Таким образом, по его мнению, последовательно появились два русских этноса: древнерусский и нынешний великорусский суперэтнос. По-видимому, это оправдывало евразийские устремления ученого, поскольку, по его мнению, западноевропейский суперэтнос старше великорусского примерно на 500 лет. Исходя из этого, он делал пессимистический прогноз: «Мы не сможем сейчас добиться благосостояния и нравов, характерных для Европы… Конечно, можно попытаться войти в круг цивилизованных народов, то есть чужой суперэтнос. Но, к сожалению, ничего не дается даром. Надо осознавать, что ценой присоединения в любом случае будет полный отказ от отечественных традиций и последующая ассимиляция».15
Однако с такой оценкой фактов вряд ли можно согласиться. Если не поддаваться на искушение евразийства, то становится совершенно очевидным, что с точки зрения энергетики этногенеза фазы развития западноевропейской и российской цивилизаций в основном совпадали, и русский этнос никогда не делился на два – древнерусский и великорусский. Следовательно, фазы его развития должны датироваться иначе. Так, в IX столетии в результате некоего энергетического подъема на Западе создается империя Карла Великого, и одновременно (призвание варягов-«руси» в 862 г.), в Восточной Европе – славяно-норманское государство «от варяг бо прозвашася Русью» (Повесть временных лет).16 С XI века в Западной Европе начинается акматическая фаза (индикатор ее наступления – крестовые походы и последующие колониальные захваты), завершающаяся в точке своего крайнего напряжения «надломом» (религиозная реформация XVI-XVII вв. и эпоха буржуазных революций XVII- XVIII вв.). Однако в России начало акматической фазы также приходится, по нашему мнению, не на XVI в., как считал Л.Н. Гумилев, а на экспансию славянских племен на европейский северо-восток уже в XI в., что имело своим результатом образование владимиро-суздальской, а затем московской Руси в XII-XIV вв. В XVI-XVII вв. явственно наблюдается акматический «перегрев» (опричнина, завоевание Сибири Ермаком, Смутное время), имевший следствием «пассионарный надлом» XVII-XVIII вв., когда происходит характерное для последнего «осевое» цивилизационное смещение: церковный раскол XVII в., западнические реформы Петра I, восстание декабристов 1825 г. С XIX века и в Западной, и в Восточной Европе начался инерционный спад, «золотая осень» цивилизации.17
Здесь мы приближаемся к главному вопросу, которому посвящен данный очерк. Коль скоро на протяжении всего XIX века в России продолжалась благодатная пора инерционного спада (а отрицать это трудно!), то как объяснить грандиозный революционный взрыв 1905-1917 гг. с его ярко выраженной пассионарной окраской? Тот же вопрос можно переадресовать и Германии – родине марксизма и «красной» баварской республики – стране, которая, в довершение всего, стала в XX веке поджигателем двух мировых войн. До известной степени та же проблема касается и Японии, где «золотая осень», вроде бы начавшаяся после реставрации Мейдзи 1866-69 гг., вдруг сменилась оголтелым милитаризмом и военной экспансией. Если, согласно шкале Л.Н. Гумилева, принимать данные катаклизмы за проявление «надлома», завершающего фазу «акме», то становится непонятным предшествующий ей расцвет науки и культуры: был и «золотой век» русского искусства и литературы, и рассудительная немецкая философия, и творчество Пушкина и Гете, Толстого и Гегеля? Ведь все это – свидетельства спокойной инерционной фазы, где правят бал отнюдь не пассионарные, а рациональные «гармонические» личности наподобие доктора Фауста, Евгения Онегина и Андрея Болконского, делающие не более того, что велит разум.

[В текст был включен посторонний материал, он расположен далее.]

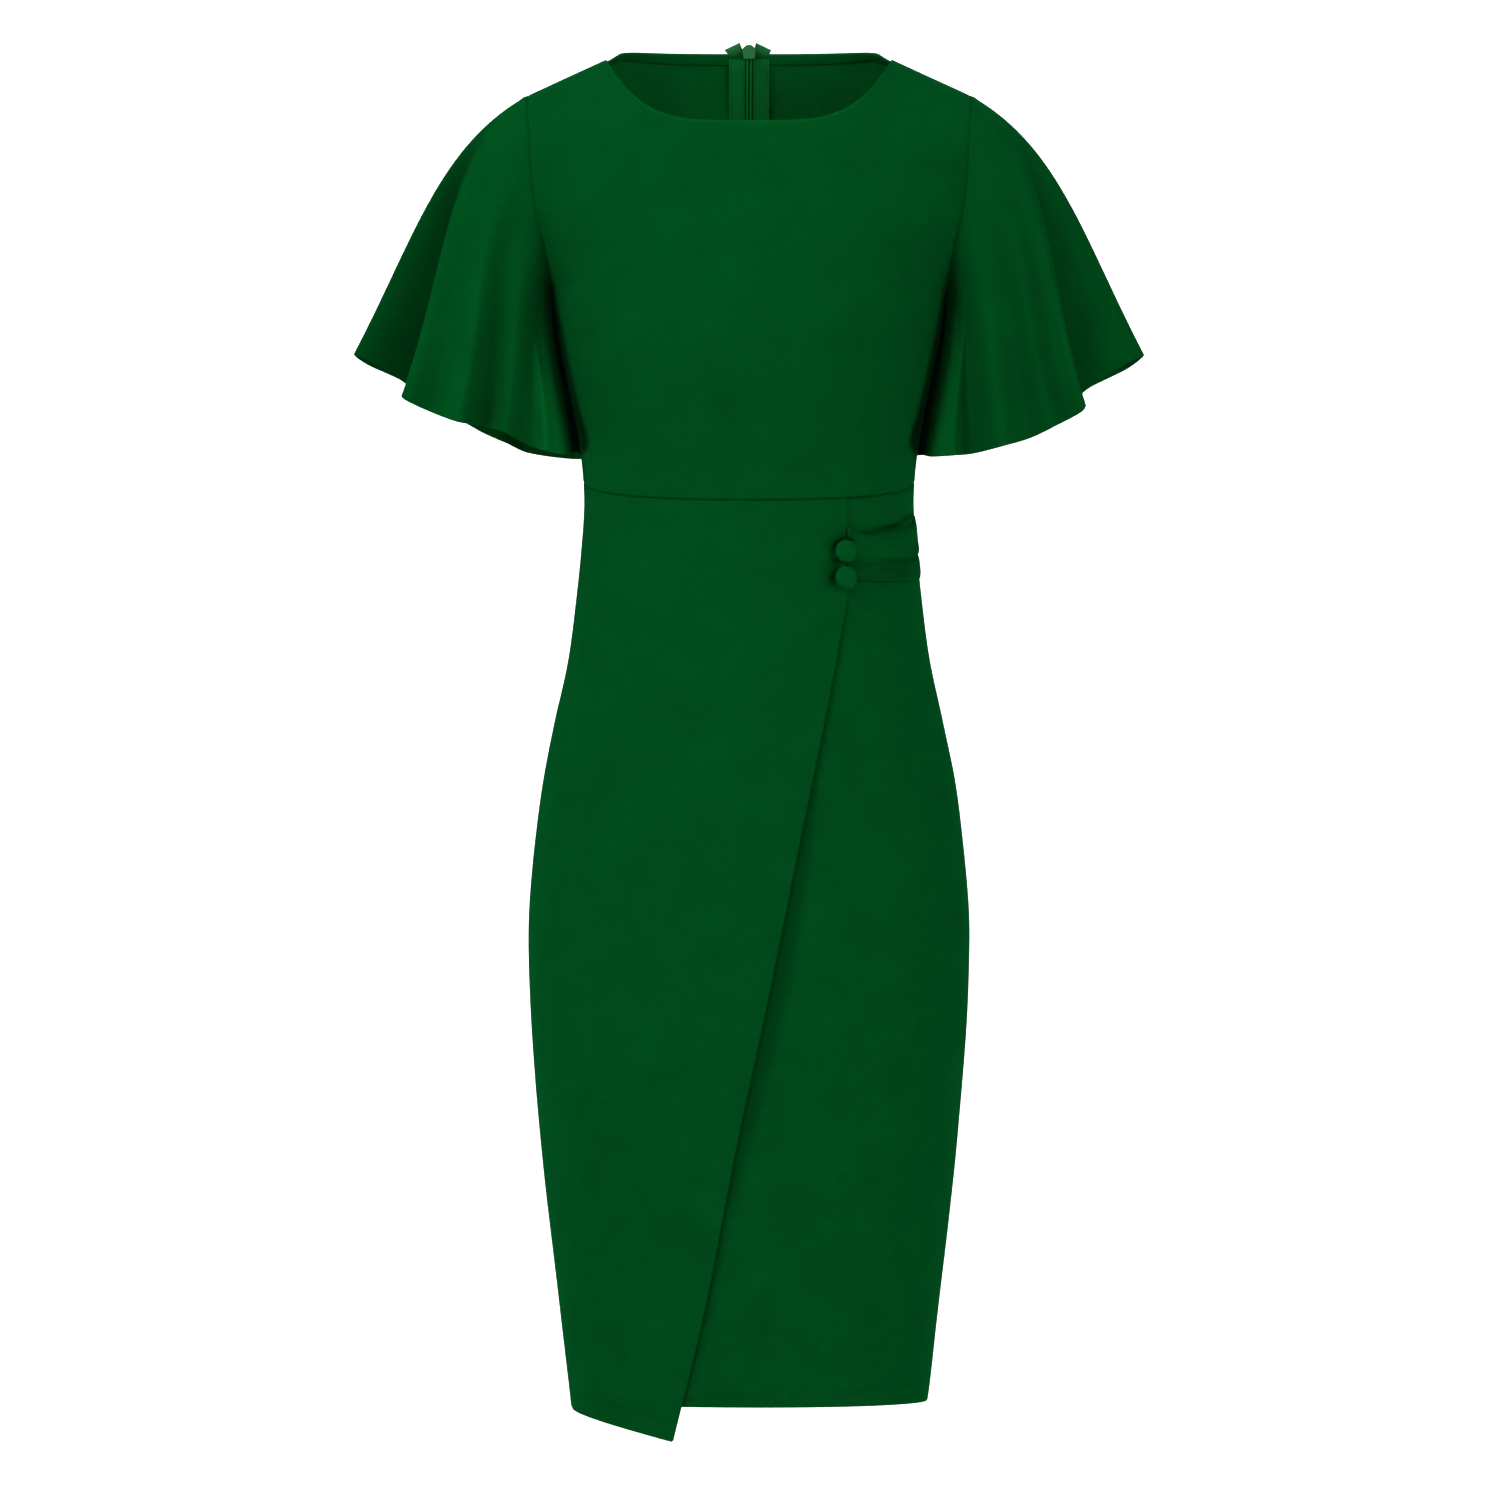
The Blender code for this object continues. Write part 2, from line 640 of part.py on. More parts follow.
def sleeve_path(start, end, sign, share):
    """The four points that steer one column of a sleeve, from the armhole to the hem."""
    lift = STAND_OFF + (1 - STAND_OFF) * sin(pi * share) ** 3
    if share < STAND_OFF_TO:
        lift += STAND_OFF_FRONT * sin(pi * share / STAND_OFF_TO) ** 2
    chord = end - start
    slope = Vector((sign * CAP_SLOPE.x, 0, CAP_SLOPE.z)) * CAP_ROUND
    fall = (chord.normalized() + Vector((0, 0, -FALL_STEEPER * lift))).normalized() * FALL_ROUND
    return start, start + (chord / 3).lerp(slope, lift), end - (chord / 3).lerp(fall, lift), end


def on_path(path, t):
    """A point on the smooth path that four points steer."""
    a, b, c, d = path
    return a * (1 - t) ** 3 + b * (3 * t * (1 - t) ** 2) + c * (3 * t * t * (1 - t)) + d * t**3


def ring_normals(rows):
    """Outward normals of a grid that closes on itself, from the points beside each one."""
    normals = []
    count = len(rows[0])
    for j, row in enumerate(rows):
        above = rows[max(j - 1, 0)]
        below = rows[min(j + 1, len(rows) - 1)]
        line = []
        for i in range(count):
            around = row[(i + 1) % count] - row[i - 1]
            line.append(around.cross(below[i] - above[i]).normalized())
        normals.append(line)
    centre = sum(rows[-1], Vector()) / count
    facing = sum((n.dot(p - centre) for p, n in zip(rows[-1], normals[-1])))
    return normals if facing > 0 else [[-n for n in line] for line in normals]


def make_sleeve(name, edges, side, folds, material):
    """A flutter sleeve: a closed tube from the armhole, whose waves grow towards the hem."""
    sign = 1 if side == "left" else -1
    loop = armhole_loop(edges, side)
    count = len(loop)
    starts = []
    aways = []
    for i, (p, n) in enumerate(loop):
        along = (loop[(i + 1) % count][0] - loop[i - 1][0]).normalized()
        away = n.cross(along).normalized()
        if away.dot(Vector((sign * SLEEVE_AWAY[0], 0, SLEEVE_AWAY[2]))) < 0:
            away = -away
        lift = sin(pi * i / count) ** 2
        clear = (away * lift + n * (1 - lift)).normalized()
        starts.append(p + clear * SLEEVE_CLEAR)
        aways.append(away)
    paths = []
    for i, start in enumerate(starts):
        share = i / count
        paths.append(sleeve_path(start, hem_point(folds, share, sign), sign, share))
    hem_from = 1 - SLEEVE_HEM / SLEEVE_LONG
    steps = even(SLEEVE_ROWS, 0, hem_from) + [1]
    rows = [[on_path(path, t) for path in paths] for t in steps]
    normals = ring_normals(rows)
    for i, (_, body_normal) in enumerate(loop):
        over = (normals[0][i] - body_normal).dot(aways[i])
        normals[0][i] = normals[0][i] - aways[i] * max(over, 0)
    inner = moved(rows, normals, -WALL)
    wall(name, rows, inner, material, ring=True)


def beside(row, x):
    """The point and the normal at a distance from the centre along a row of the left back's inside."""
    points, normals = row
    for i in range(len(points) - 1):
        near = points[i].x
        far = points[i + 1].x
        if near <= x <= far or i == len(points) - 2:
            t = (x - near) / (far - near)
            return points[i].lerp(points[i + 1], t), normals[i].lerp(normals[i + 1], t).normalized()
    return points[0], normals[0]


def mirrored(rows):
    """The same grid on the other side of the centre."""
    return [[Vector((-p.x, p.y, p.z)) for p in row] for row in rows]


def make_zip(inside, tape, metal):
    """The two tapes with their folded ends, and the closed chain between them."""
    rows = [row for row in inside if row[0][0].z > ZIP_END]
    places = [TAPE_FROM_CENTRE + TAPE_WIDE * k / 2 for k in range(3)]
    outer = []
    inner = []
    for share, lean in EAR_FOLDS:
        ear = []
        for k, x in enumerate(places):
            p, n = beside(rows[0], x)
            peak = TAPE_EAR[0] + (TAPE_EAR[1] - TAPE_EAR[0]) * k / 2
            z = p.z + (peak - p.z) * share
            ear.append(Vector((x + EAR_SPREAD * lean, p.y - ZIP_CLEAR + EAR_LEAN * lean, z)))
        outer.append(ear)
        inner.append([p - Vector((0, TAPE_THICK, 0)) for p in ear])
    for row in rows:
        line = [beside(row, x) for x in places]
        outer.append([p - n * ZIP_CLEAR for p, n in line])
        inner.append([p - n * (ZIP_CLEAR + TAPE_THICK) for p, n in line])
    wall("zip_tape_left", outer, inner, tape)
    wall("zip_tape_right", mirrored(outer), mirrored(inner), tape)

    outer = []
    inner = []
    for row in rows:
        p, n = beside(row, 0)
        q, m = beside(row, CHAIN_HALF)
        if p.z > ZIP_TOP:
            continue
        across = [Vector((-q.x, q.y, q.z)), p, q]
        facing = [Vector((-m.x, m.y, m.z)), n, m]
        outer.append([a - b * ZIP_CLEAR for a, b in zip(across, facing)])
        inner.append([a - b * (ZIP_CLEAR + CHAIN_THICK) for a, b in zip(across, facing)])
    wall("zip_chain", outer, inner, metal)


def as_mesh(thing):
    """The bmesh of a curve as drawn, its caps welded, in world space. The curve is removed."""
    seen = thing.evaluated_get(bpy.context.evaluated_depsgraph_get())
    data = bpy.data.meshes.new_from_object(seen)
    mesh = bmesh.new()
    mesh.from_mesh(data)
    mesh.transform(thing.matrix_world)
    bmesh.ops.remove_doubles(mesh, verts=mesh.verts[:], dist=1e-6)
    bpy.data.objects.remove(thing, do_unlink=True)
    return mesh


def make_curve(name, outlines, closed=True, **settings):
    """A curve object of straight runs through points, with the settings given."""
    data = bpy.data.curves.new(name, "CURVE")
    for outline in outlines:
        line = data.splines.new("POLY")
        line.points.add(len(outline) - 1)
        for point, place in zip(line.points, outline):
            point.co = (*place, 1)
        line.use_cyclic_u = closed
    for setting, value in settings.items():
        setattr(data, setting, value)
    thing = bpy.data.objects.new(name, data)
    bpy.data.collections[NAME].objects.link(thing)
    return thing


def back_frame(inside):
    """The neck edge at the centre back, the way down the back from it and the way out of it."""
    edge = inside[0][0][0] + inside[0][1][0] * HEM_WALL
    turn = radians(BACK_SLOPE)
    return edge, Vector((0, sin(turn), -cos(turn))), Vector((0, cos(turn), sin(turn)))


def make_slider(inside, metal):
    """The slider inside the neck, with the bridge that reaches over the edge and holds the pull."""
    edge, down, out = back_frame(inside)
    right = list(SLIDER_OUTLINE)
    outline = [(x, z, 0) for x, z in right] + [(-x, z, 0) for x, z in right[-2::-1]]
    body = make_curve(
        "slider_outline", [outline], dimensions="2D", fill_mode="BOTH", bevel_resolution=1,
        extrude=SLIDER_THICK / 2 - SLIDER_EDGE, bevel_depth=SLIDER_EDGE,
    )
    inner_face = inside[0][0][0].y - ZIP_CLEAR - TAPE_THICK - SLIDER_CLEAR
    body.matrix_world = Matrix.Translation((0, inner_face - SLIDER_THICK / 2, SLIDER_FOOT))
    body.matrix_world @= Matrix.Rotation(pi / 2, 4, "X")
    bpy.context.view_layer.update()
    block = add_mesh("zip_slider", as_mesh(body), metal)

    pivot = edge + down * PULL_DOWN + out * PULL_OFF
    start = Vector((0, inner_face - SLIDER_THICK / 2, edge.z + BRIDGE_HIGH))
    over = Vector((0, edge.y + BRIDGE_OVER, edge.z + BRIDGE_HIGH))
    arch = [
        pivot + (down * cos(turn) + out * sin(turn)) * BRIDGE_ROUND
        for turn in (radians(angle) for angle in even(BRIDGE_STEPS, *BRIDGE_ARCH))
    ]
    path = [start, over, over.lerp(arch[0], 0.5) + out * BRIDGE_LIFT, *arch]
    wire = make_curve(
        "bridge", [path], closed=False, dimensions="3D", bevel_depth=BRIDGE_WIRE / 2,
        bevel_resolution=1, use_fill_caps=True,
    )
    bpy.context.view_layer.update()
    bridge = add_mesh("bridge_wire", as_mesh(wire), metal)
    bpy.data.collections["cutters"].objects.link(bridge)
    bpy.data.collections[NAME].objects.unlink(bridge)
    bridge.hide_render = True
    bridge.display_type = "WIRE"
    join = block.modifiers.new("bridge", "BOOLEAN")
    join.operation = "UNION"
    join.object = bridge
    return pivot


def make_pull(pivot, metal):
    """The pull tab, drawn flat with its eye and laid on the slope of the back at its axis."""
    half = PULL_WIDE / 2
    top = [(-PULL_BAR_HALF, -PULL_BAR), (PULL_BAR_HALF, -PULL_BAR)]
    drop = PULL_LONG - half
    end = [(half * cos(t), drop + half * sin(t)) for t in even(PULL_STEPS, 0, pi)]
    left = [(-x, y) for x, y in reversed(PULL_SIDE)]
    outline = [(x, y, 0) for x, y in [*top, *PULL_SIDE, *end, *left]]
    eye = (PULL_EYE_WIDE / 2, PULL_BAR + PULL_EYE_LONG)
    hole = [(-eye[0], PULL_BAR), (eye[0], PULL_BAR), eye, (-eye[0], eye[1])]
    plate = make_curve(
        "pull_outline", [outline, [(x, y, 0) for x, y in hole]], dimensions="2D", fill_mode="BOTH",
        extrude=PULL_THICK / 2,
    )
    mesh = as_mesh(plate)
    pull = add_mesh("zip_pull", mesh, metal)
    lean = Matrix.Rotation(-radians(BACK_SLOPE + PULL_LEAN), 4, "X")
    pull.matrix_world = Matrix.Translation(pivot) @ lean


def make_tab(material):
    """The pleated tab, from the left side seam to the buttons, a little off the cloth beneath it."""
    shares = [row.share for row in TAB_PLEATS]
    proud = [row.proud for row in TAB_PLEATS]
    alongs = [row.along for row in TAB_GATHERS]
    heights = [row.height for row in TAB_GATHERS]

    def surface(along, up):
        bottom = TAB_BOTTOM[0] + (TAB_BOTTOM[1] - TAB_BOTTOM[0]) * along
        top = TAB_TOP[0] + (TAB_TOP[1] - TAB_TOP[0]) * along**TAB_TOP_BEND
        z = bottom + (top - bottom) * up
        start = column_at(TAB_END, z)
        return body_point(start + (TAB_SIDE - start) * along, z, False)

    points, normals = sheet(surface, even(TAB_COLUMNS), even(TAB_ROWS), (0, 0), (1, 1))
    outer = []
    inner = []
    for j, (row, row_normals) in enumerate(zip(points, normals)):
        ridge = smooth(shares, proud, j / TAB_ROWS)
        stand = [TAB_CLEAR + ridge * smooth(alongs, heights, along) for along in even(TAB_COLUMNS)]
        inner.append([p + n * by for p, n, by in zip(row, row_normals, stand)])
        outer.append([p + n * (by + WALL) for p, n, by in zip(row, row_normals, stand)])
    wall("waist_tab", outer, inner, material)


def make_button(name, level, material):
    """A cloth-covered dome, turned from its profile and set on the tab's end."""
    radius = BUTTON_ACROSS / 2
    dome = [
        (radius * sin(t), BUTTON_HIGH * (BUTTON_SIDE + (1 - BUTTON_SIDE) * cos(t)))
        for t in even(DOME_STEPS, 0, pi / 2)
    ]
    profile = dome + [(radius * BUTTON_FOOT, 0.0), (0.0, 0.0)]
    mesh = bmesh.new()
    corners = [mesh.verts.new((x, 0, z)) for x, z in profile]
    for a, b in zip(corners, corners[1:]):
        mesh.edges.new((a, b))
    button = add_mesh(name, mesh, material)
    turned = button.modifiers.new("turned", "SCREW")
    turned.axis = "Z"
    turned.steps = ROUND_STEPS
    turned.render_steps = ROUND_STEPS
    turned.use_merge_vertices = True
    turned.merge_threshold = 0.00005
    point, normal = on_front(BUTTON_FROM_CENTRE, level)
    seat = point + normal * BUTTON_SEAT
    facing = normal.to_track_quat("Z", "Y").to_matrix().to_4x4()
    button.matrix_world = Matrix.Translation(seat) @ facing


def main():
    """Make every piece of the dress."""
    clear_scene()
    scene = bpy.context.scene
    dress = bpy.data.collections.new(NAME)
    cutters = bpy.data.collections.new("cutters")
    scene.collection.children.link(dress)
    scene.collection.children.link(cutters)
    cloth = make_material("green_crepe", (0.004, 0.065, 0.012), 0.75)
    tape = make_material("green_tape", (0.006, 0.080, 0.018), 0.5)
    metal = make_material("green_metal", (0.010, 0.120, 0.032), 0.35, 0.3)
    edges, bodice_inside = make_bodice(cloth)
    skirt_inside = make_skirt(cloth)
    make_sleeve("sleeve_left", edges, "left", LEFT_SLEEVE, cloth)
    make_sleeve("sleeve_right", edges, "right", RIGHT_SLEEVE, cloth)
    make_tab(cloth)
    for name, level in BUTTON_LEVELS.items():
        make_button(name, level, cloth)
    inside = bodice_inside + skirt_inside[1:]
    make_zip(inside, tape, tape)
    pivot = make_slider(bodice_inside, metal)
    make_pull(pivot, metal)


main()
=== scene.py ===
# %% [markdown]
# # A green crepe dress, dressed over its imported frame
#
# The frame holds the dress as stiff walls at their real size. This lesson lays real-looking cloth
# over them: thin shells with seams, turned edges, folds and a crepe surface. Everything is in metres,
# with +Z up, the front of the dress facing -Y and the wearer's left at +X. "Left" and "right" are
# always the wearer's.

# %% Load the frame
from collections import namedtuple
from math import cos, pi, sin, sqrt

import bmesh
import bpy
import numpy as np
from mathutils import Matrix, Vector


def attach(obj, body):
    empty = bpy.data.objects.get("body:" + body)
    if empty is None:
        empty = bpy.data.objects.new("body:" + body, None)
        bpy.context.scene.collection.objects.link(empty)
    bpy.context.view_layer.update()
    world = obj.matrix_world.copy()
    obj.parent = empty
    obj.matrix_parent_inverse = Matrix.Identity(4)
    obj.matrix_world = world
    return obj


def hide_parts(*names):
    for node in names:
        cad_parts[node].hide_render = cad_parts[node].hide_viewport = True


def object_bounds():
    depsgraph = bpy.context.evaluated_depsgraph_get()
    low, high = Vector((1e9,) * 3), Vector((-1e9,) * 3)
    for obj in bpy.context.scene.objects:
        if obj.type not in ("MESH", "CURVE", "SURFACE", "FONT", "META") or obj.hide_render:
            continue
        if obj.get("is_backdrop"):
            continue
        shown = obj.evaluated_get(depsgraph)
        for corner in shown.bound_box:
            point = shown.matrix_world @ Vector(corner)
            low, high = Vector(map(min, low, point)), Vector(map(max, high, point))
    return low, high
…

Закономерен вопрос: каковы долговременные последствия такого взрыва, и может ли Россия рассчитывать на возвращение «золотой осени цивилизации» или ее ждут темные времена либо даже распад и гибель?
Разгадка возврата из инерционной в бурную акматическую фазу кроется, на наш взгляд, в том, что в названных странах перегрев и надлом XVI-XVIII вв. сопровождался острой схваткой и, как результат, сокращением числа пассионариев, принадлежавших в основном к правящей дворянской элите, а не к основной массе населения. Дело в том, что именно в России, Германии и Японии дольше всего (до середины XIX в.) сохранялось крепостное состояние крестьянства, в среде которого доля пассионарных личностей была ничуть не меньше, чем в правящем слое. Исторические бури, конечно, затрагивали и его, и в ходе гражданских войн, бунтов и восстаний многие простолюдины также погибали. Однако демографическое сокращение в результате репрессий было здесь более равномерным, одинаково касаясь и пассионариев, и гармонических личностей, и субпассионариев, поскольку приниженная, ведомая политическая роль этого сословия не позволяла выдвинуться и стать более или менее заметными фигурами (а значит, и мишенями для преследования) значительному количеству крестьянских пассионариев. Складывали головы на плахе, главным образом, немногочисленные вожди и смутьяны, в то время как основная масса крестьянской пассионарности сохранялась как бы в законсервированном состоянии. Следует также учесть, что крепостные являлись главной производительной силой, собственностью, а то и товаром, поэтому массовое их уничтожение было экономически невыгодно дворянской элите. Вобщем-то, это было понятно людям акматических фаз повсеместно. Так, например, в Англии во времена войны Алой и Белой роз (1455-1485 гг.) взаимное истребление дворянства достигало такой степени, что между собой в конце сражались «армии», в состав которых входило всего несколько десятков рыцарей. Когда Белая роза победила при Тьюксбери, будущий король Англии Эдуард IV приказывал своим воинам: «Щадите простолюдинов, бейте знать!»18
Когда в середине XIX в. крепостное право пало, «джин вырвался из бутылки». Пассионарии, ранее связанные крепостными ограничениями, получили долгожданную свободу, но распорядились ею по-разному. На историческую арену в 70-ых – 80-ых гг. XIX столетия вышли их дети: здесь были предприимчивые дельцы лопахины и морозовы, но не заставили себя долго ждать и «бесы» – ставрогины и нечаевы. Начался новый интенсивный «разогрев» социального пространства: стремительно стала развиваться экономика, порождая маргиналов – городской пролетариат, а разночинная интеллигенция немедленно обзавелась политическим экстремистским крылом, возглавляемым «Народной волей». Дворянство, утратившее энергетический заряд в период собственного акматического прошлого, уже не могло составить им ощутимую конкуренцию, и Россия содрогнулась под напором первой волны «новых русских», как чеховский вишневый сад под ударами топора.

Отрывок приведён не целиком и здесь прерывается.